## Exercise aim
Write out exactly the lines from the line with "Recreate this object" through the line with "corner_r = 3.4; // [1:0.1:8]", including both, and nothing more.

## Working data
-.-.-

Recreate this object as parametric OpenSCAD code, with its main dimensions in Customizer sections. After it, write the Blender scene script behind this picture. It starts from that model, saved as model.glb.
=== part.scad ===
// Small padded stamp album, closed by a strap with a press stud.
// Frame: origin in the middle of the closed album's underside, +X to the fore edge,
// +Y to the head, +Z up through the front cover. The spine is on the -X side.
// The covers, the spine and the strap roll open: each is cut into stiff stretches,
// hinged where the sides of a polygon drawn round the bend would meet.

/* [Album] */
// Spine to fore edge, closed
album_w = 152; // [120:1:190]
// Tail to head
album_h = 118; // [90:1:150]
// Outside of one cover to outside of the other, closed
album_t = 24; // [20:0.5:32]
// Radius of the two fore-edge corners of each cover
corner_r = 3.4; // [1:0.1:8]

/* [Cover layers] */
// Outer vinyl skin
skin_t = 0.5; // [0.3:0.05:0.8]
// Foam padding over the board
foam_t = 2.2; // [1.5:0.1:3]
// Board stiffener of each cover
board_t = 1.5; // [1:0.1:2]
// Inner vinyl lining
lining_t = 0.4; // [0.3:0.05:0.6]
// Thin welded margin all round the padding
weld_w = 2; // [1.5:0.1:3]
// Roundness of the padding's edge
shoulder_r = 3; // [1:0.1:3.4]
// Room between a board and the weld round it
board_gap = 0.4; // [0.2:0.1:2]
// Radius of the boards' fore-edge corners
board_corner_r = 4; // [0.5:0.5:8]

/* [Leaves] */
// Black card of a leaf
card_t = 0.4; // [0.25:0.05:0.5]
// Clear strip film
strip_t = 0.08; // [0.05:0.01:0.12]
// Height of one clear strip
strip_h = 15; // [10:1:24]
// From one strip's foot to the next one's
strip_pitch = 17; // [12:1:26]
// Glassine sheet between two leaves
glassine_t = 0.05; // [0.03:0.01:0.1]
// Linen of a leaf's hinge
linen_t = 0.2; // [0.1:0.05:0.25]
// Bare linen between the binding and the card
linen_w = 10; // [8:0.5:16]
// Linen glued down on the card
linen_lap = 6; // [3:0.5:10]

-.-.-

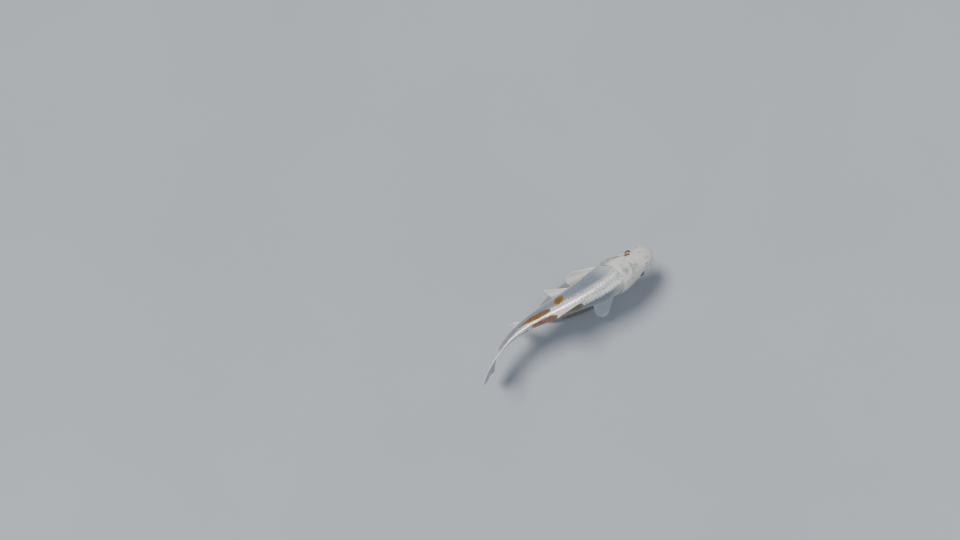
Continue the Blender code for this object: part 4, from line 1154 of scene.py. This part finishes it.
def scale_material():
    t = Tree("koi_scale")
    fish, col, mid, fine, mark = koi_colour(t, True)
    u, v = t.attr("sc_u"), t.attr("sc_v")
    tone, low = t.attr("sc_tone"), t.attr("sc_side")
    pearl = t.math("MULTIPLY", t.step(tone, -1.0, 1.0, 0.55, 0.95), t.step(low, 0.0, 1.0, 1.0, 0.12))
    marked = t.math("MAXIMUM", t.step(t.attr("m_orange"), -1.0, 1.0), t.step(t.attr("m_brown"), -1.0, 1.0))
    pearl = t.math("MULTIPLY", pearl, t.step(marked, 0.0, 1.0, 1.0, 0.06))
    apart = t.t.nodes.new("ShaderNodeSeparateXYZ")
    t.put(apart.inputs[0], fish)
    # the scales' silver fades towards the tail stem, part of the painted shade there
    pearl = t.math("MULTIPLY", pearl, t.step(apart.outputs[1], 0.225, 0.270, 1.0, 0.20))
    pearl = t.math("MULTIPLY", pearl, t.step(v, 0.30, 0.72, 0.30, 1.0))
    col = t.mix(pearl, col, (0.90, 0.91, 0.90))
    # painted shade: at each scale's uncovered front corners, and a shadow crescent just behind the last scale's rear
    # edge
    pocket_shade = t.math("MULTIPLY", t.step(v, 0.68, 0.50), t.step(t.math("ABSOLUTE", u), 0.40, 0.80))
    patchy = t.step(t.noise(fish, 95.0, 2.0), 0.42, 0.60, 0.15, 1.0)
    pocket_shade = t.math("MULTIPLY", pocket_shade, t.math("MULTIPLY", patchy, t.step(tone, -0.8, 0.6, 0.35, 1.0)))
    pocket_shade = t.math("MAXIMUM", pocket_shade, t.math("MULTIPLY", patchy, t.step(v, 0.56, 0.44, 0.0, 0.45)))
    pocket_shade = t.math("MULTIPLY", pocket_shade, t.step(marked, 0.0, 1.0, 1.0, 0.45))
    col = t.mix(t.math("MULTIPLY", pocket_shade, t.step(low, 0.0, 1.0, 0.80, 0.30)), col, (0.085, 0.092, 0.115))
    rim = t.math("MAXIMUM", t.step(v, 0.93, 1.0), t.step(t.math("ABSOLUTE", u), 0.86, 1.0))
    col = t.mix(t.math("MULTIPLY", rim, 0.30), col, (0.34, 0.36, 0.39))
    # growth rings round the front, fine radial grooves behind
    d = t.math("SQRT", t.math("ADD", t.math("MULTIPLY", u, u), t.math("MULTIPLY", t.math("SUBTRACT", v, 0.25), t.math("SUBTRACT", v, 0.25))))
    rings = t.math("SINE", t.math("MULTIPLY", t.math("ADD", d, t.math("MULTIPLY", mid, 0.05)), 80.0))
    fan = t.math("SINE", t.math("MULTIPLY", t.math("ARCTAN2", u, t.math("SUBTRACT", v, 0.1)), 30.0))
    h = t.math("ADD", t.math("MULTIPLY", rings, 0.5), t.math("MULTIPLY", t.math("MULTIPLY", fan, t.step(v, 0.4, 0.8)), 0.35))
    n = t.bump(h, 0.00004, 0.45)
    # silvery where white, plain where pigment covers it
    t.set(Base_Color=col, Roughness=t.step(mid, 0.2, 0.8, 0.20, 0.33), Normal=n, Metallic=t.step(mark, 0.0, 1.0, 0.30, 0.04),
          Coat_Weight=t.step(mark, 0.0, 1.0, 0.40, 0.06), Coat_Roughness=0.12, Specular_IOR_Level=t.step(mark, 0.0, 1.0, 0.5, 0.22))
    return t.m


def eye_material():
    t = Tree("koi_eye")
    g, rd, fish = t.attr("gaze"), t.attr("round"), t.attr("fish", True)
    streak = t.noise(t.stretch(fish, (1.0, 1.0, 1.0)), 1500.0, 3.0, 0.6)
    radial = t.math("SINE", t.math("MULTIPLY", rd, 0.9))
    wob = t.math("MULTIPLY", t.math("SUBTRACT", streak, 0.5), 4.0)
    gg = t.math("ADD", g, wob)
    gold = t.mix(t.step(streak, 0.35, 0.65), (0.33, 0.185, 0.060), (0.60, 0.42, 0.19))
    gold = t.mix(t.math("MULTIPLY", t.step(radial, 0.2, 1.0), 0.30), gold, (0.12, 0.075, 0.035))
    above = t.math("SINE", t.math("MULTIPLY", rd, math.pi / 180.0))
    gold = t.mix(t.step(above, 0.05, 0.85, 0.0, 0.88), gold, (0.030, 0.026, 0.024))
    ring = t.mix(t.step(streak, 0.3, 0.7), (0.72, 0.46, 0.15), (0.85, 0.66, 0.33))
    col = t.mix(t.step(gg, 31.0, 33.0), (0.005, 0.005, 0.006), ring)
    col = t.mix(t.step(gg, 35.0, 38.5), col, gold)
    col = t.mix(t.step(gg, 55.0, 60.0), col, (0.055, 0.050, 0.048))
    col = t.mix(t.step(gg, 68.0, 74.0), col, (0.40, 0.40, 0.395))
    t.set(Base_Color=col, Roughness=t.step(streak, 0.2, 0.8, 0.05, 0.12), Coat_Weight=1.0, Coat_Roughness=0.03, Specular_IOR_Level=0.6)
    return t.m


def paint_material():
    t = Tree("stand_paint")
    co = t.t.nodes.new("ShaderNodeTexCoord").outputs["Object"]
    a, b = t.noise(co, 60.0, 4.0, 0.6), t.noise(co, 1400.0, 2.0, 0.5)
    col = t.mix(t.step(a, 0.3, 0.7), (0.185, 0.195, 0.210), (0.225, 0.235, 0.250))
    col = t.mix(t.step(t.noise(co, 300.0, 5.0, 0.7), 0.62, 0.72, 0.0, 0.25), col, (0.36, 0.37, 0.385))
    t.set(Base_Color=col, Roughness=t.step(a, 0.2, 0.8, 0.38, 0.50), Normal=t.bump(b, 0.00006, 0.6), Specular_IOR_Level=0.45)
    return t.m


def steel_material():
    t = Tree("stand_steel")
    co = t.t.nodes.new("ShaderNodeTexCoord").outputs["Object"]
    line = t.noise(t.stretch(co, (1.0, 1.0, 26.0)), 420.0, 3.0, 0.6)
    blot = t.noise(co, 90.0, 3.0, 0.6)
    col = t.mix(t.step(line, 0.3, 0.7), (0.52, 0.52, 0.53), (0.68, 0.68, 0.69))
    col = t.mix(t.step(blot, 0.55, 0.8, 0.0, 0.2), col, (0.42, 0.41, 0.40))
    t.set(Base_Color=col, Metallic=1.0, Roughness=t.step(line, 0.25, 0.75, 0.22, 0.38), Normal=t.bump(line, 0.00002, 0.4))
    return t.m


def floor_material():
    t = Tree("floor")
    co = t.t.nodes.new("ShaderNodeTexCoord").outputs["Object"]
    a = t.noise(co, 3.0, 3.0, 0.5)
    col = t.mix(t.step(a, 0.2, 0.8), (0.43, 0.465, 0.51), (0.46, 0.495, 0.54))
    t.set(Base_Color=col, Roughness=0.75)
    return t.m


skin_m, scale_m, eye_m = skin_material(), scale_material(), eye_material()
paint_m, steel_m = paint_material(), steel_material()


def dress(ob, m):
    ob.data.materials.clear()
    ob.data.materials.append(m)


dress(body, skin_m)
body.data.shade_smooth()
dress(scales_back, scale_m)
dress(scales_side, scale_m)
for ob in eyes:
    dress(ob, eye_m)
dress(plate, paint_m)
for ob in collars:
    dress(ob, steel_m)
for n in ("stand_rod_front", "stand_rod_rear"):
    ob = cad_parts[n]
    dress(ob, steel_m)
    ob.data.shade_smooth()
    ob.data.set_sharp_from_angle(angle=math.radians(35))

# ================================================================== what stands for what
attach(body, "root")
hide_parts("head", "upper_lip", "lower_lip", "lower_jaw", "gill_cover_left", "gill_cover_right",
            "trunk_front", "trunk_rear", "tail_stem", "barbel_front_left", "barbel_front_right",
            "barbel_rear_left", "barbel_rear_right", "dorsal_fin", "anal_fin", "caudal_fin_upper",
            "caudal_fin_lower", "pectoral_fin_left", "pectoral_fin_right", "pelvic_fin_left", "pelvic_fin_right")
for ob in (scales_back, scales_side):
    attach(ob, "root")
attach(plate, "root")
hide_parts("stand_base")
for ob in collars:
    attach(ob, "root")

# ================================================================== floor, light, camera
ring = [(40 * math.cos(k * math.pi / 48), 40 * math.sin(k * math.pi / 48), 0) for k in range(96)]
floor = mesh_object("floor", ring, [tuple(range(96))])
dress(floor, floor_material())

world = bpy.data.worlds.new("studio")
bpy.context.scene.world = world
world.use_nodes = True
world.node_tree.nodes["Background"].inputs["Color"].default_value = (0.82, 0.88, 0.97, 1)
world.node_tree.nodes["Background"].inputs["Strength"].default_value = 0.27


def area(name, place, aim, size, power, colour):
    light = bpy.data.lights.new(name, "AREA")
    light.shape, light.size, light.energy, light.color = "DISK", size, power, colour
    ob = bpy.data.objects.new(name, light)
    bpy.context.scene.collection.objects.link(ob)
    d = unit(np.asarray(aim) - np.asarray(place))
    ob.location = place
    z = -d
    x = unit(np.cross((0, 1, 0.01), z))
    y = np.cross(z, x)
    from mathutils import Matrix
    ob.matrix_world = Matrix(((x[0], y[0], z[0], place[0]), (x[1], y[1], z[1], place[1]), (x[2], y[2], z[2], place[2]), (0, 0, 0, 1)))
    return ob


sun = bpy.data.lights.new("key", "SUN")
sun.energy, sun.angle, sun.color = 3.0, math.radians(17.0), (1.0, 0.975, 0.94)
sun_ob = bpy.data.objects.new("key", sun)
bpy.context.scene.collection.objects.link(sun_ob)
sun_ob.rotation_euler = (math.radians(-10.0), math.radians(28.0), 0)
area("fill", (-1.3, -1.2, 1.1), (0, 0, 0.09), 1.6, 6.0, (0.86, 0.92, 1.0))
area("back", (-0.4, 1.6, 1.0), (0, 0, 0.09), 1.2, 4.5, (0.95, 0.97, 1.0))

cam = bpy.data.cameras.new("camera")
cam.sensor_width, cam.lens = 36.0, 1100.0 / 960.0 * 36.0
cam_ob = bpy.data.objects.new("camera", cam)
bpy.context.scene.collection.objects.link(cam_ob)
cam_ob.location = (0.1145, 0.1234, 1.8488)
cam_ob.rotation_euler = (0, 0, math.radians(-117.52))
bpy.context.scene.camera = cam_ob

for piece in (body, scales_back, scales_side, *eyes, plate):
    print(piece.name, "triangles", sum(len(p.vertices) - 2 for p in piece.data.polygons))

-.-.-

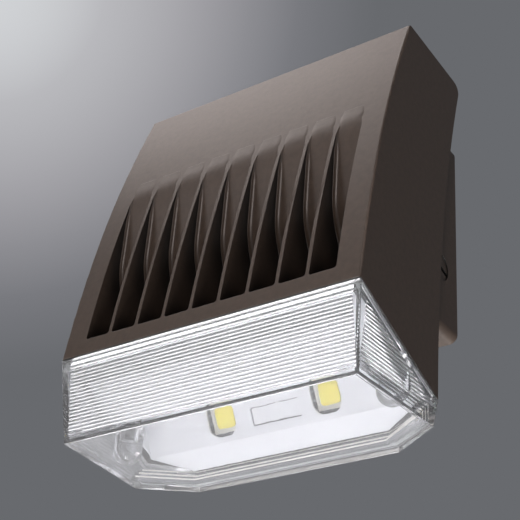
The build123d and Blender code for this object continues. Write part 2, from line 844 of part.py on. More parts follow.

-.-.-

## Exercise result
Recreate this object as parametric OpenSCAD code, with its main dimensions in Customizer sections. After it, write the Blender scene script behind this picture. It starts from that model, saved as model.glb.
=== part.scad ===
// Small padded stamp album, closed by a strap with a press stud.
// Frame: origin in the middle of the closed album's underside, +X to the fore edge,
// +Y to the head, +Z up through the front cover. The spine is on the -X side.
// The covers, the spine and the strap roll open: each is cut into stiff stretches,
// hinged where the sides of a polygon drawn round the bend would meet.

/* [Album] */
// Spine to fore edge, closed
album_w = 152; // [120:1:190]
// Tail to head
album_h = 118; // [90:1:150]
// Outside of one cover to outside of the other, closed
album_t = 24; // [20:0.5:32]
// Radius of the two fore-edge corners of each cover
corner_r = 3.4; // [1:0.1:8]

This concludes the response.